Endoscopic surveillance for gastric cancer should continue long after H. pylori eradication

25 Mar 2020
Endoscopic surveillance for gastric cancer should continue long after H. pylori eradication

The risk of gastric cancer in patients cured of Helicobacter pylori appears to be greater in the second decade of follow-up than in the prior 10-year period, with the risk being specific to diffuse-type of disease among those with mild-to-moderate gastric atrophy, a study has reported.   

The analysis included 2,737 patients who had yearly endoscopic follow-up after cure of H. pylori infection. Follow up lasted for up to 21.4 years (mean, 7.1 years). Urea breath tests were positive in 24 patients, suggesting possible reinfection with H. pylori, at a mean follow-up of 7.3 years.

Gastric cancer occurred in 68 patients during follow-up. Most tumours were endoscopically superficial type (81 percent) and in the early TNM stage (88 percent). Histologically, 43 of the cancers were intestinal type and 25 were diffuse type.
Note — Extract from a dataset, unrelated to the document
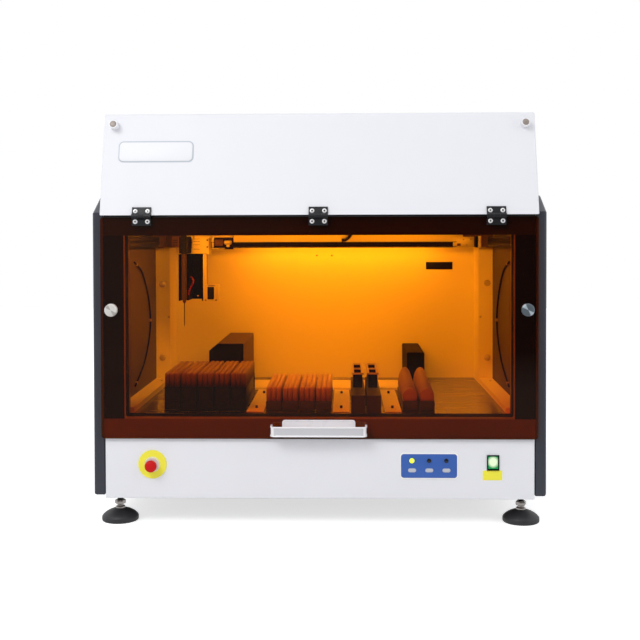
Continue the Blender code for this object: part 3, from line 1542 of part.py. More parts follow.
def level_sensor():
    """A strip down the housing's side that carries the small sensor with its slot."""
    x, d, z = housing_limits()
    left = x[1] + SEAT
    strip = left + SENSOR_STRIP
    right = strip + SENSOR_WIDTH
    outline = [
        (left, z[0]),
        (right, z[0]),
        (right, z[0] + SENSOR_HEIGHT),
        (strip, z[0] + SENSOR_HEIGHT),
        (strip, z[1]),
        (left, z[1]),
    ]
    bm = bmesh.new()
    prism(bm, outline, "Y", at(d[0]), at(d[0] + SENSOR_DEPTH))
    body = piece("level_sensor", bm, ALUMINIUM)
    middle = (strip + right) / 2
    centre = z[0] + SENSOR_HEIGHT / 2
    wide, tall = SENSOR_SLOT_WIDTH / 2, SENSOR_SLOT_HEIGHT / 2
    slot = rounded((middle - wide, middle + wide), (centre - tall, centre + tall), wide / 2, 3)
    cutter = bmesh.new()
    prism(cutter, slot, "Y", at(d[0] - OVERRUN), at(d[0] + SENSOR_DEPTH / 2))
    shape_with(body, "cut_sensor_slot", cutter, "DIFFERENCE")


def main():
    """Builds the whole processor."""
    clear_scene()
    chassis()
    levelling_feet()
    front_panel()
    front_frame()
    for side, word in SIDES:
        side_cover(f"side_cover_{word}", side)
    hood()
    rear_panel()
    mains_inlet()
    door_panel()
    door_handle()
    door_caps()
    hinges()
    emergency_stop()
    indicators()
    power_rocker()
    chamber_walls()
    chamber_corners()
    deck()
    chamber_lamp()
    side_tubes()
    sample_racks()
    reagent_racks()
    bottle_racks()
    troughs()
    rear_modules()
    gantry_rails()
    gantry_beam()
    drive_belt()
    carriage()
    probe_housing()
    probe()
    level_sensor()


main()
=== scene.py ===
"""Looks of the enzyme immunoassay processor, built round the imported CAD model."""

import math

import bmesh
import bpy
from mathutils import Matrix, Vector


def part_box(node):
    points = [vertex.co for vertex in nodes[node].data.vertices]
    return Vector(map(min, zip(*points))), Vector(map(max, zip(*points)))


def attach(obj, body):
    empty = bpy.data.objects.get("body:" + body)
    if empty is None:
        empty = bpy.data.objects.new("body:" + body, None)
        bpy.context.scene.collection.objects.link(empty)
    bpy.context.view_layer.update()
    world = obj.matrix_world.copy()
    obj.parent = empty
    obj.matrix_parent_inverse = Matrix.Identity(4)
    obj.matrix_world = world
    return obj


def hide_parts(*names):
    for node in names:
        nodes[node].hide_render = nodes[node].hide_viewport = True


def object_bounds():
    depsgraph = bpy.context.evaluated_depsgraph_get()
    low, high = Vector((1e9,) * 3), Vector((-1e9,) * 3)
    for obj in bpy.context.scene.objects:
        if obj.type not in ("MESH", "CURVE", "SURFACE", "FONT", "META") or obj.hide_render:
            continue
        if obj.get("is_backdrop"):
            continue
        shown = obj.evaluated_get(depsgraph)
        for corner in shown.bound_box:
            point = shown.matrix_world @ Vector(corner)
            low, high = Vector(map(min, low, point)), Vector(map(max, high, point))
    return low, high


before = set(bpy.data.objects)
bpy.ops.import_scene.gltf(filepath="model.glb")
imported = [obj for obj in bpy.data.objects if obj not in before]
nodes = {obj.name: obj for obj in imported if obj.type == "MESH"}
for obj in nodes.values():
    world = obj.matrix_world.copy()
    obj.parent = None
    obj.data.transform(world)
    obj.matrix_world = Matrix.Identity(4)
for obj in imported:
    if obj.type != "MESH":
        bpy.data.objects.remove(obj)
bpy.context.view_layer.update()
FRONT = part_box("front_panel")[0].y
X, Y, Z = range(3)
TO_FRONT, TO_BACK, DOWN = (0, -1, 0), (0, 1, 0), (0, 0, -1)
SIDES = ((-1, "left"), (1, "right"))

# Shader trees


def tone(colour):
    """A colour from three screen values of 0 to 255, or from four linear values, which stay."""
    if len(colour) == 4:
        return colour
    shares = [value / 255 for value in colour]
    return (*(v / 12.92 if v <= 0.04045 else ((v + 0.055) / 1.055) ** 2.4 for v in shares), 1.0)


def shade(colour, share):
    """A colour made darker or lighter by a share."""
    return (*(min(max(v * share, 0), 1) for v in colour[:3]), 1.0)


def cleared(data):
    """The empty shader tree of a material or a world."""
    data.use_nodes = True
    data.node_tree.nodes.clear()
    return data.node_tree


def shown(tree, shader, kind="ShaderNodeOutputMaterial"):
    """Ends a tree with its output."""
    tree.links.new(shader, tree.nodes.new(kind).inputs[0])


def feed(tree, value, socket):
    """Gives a socket a value or links an output to it."""
    if isinstance(value, bpy.types.NodeSocket):
        tree.links.new(value, socket)
    else:
        socket.default_value = value


def added(tree, kind, *values, **settings):
    """A new shader node with its settings, and its first inputs fed in their order."""
    made = tree.nodes.new(f"ShaderNode{kind}")
    for key, value in settings.items():
        setattr(made, key, value)
    for spot, value in enumerate(values):
        feed(tree, value, made.inputs[spot])
    return made


def object_place(tree):
    """Places in the object's own space."""
    return added(tree, "TexCoord").outputs["Object"]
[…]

On Kaplan–Meier analysis, the risk for all gastric cancer after H. pylori eradication was 0.35 percent per year. The longest interval between H. pylori cure and cancer incidence was 18.3 years. 

The standardized incidence ratio (SIR) for diffuse-type gastric cancer was infinity (0 expected case and 4 observed cases) in the group of patients with mild gastric mucosal atrophy and 10.9 (95 percent confidence interval, 4.53–26.1) in the group of those with moderate atrophy. There was no marked increase in SIRs in either intestinal-type cancer, regardless of the grade of baseline gastric atrophy or in diffuse-type cancer in patients with severe atrophy.

The present data suggest that surveillance for gastric cancer should be continued beyond 10 years after eradication of the H. pylori infection, according to researchers.